Les prérogatives ne sont plus les mêmes, mais ce n’est pas le cas de leurs budgets qui n’ont pas cessé d’augmenter. Ces organismes continuent d’être très budgétivores. Pour la seule année 2005, le total des subventions qui leur ont été accordées par le ministère de l’Agriculture a atteint 603 millions de dirhams. Pour le seul office d’El Haouz, ce budget a atteint 109 millions, suivi de celui du Loukouss (97 millions), du Gharb (82 millions), de la Malouya (67 millions), de Souss-Massa-Drâa (63 millions), et de Ouarzazate (62 millions). « C’est un grand gâchis».

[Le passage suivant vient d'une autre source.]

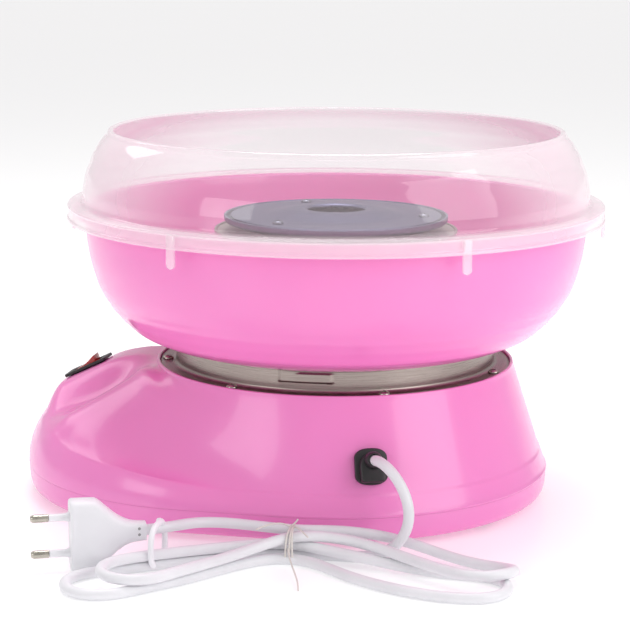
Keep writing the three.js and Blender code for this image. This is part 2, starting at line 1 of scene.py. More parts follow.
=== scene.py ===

Le terme est lâché de la part d’un expert de l’économie agricole au Maroc, Najib Akesbi en l’occurrence. La réforme est un impératif. Plus que jamais, l’organisation des missions et des rôles des ORMVA doit être revue. Un projet de loi est d’ailleurs en gestation. Il a été annoncé, il y a de cela quelques semaines, de la part de Mohamed Mohattane, secrétaire d’Etat chargé du Développement rural. Ainsi, les ORMVA seront appelés à étendre le champ de leurs interventions aux zones “bour” en plus des zones irriguées. Ces terres sont longtemps restées le parent pauvre de la politique de valorisation agricole. Il est grand temps que cela change.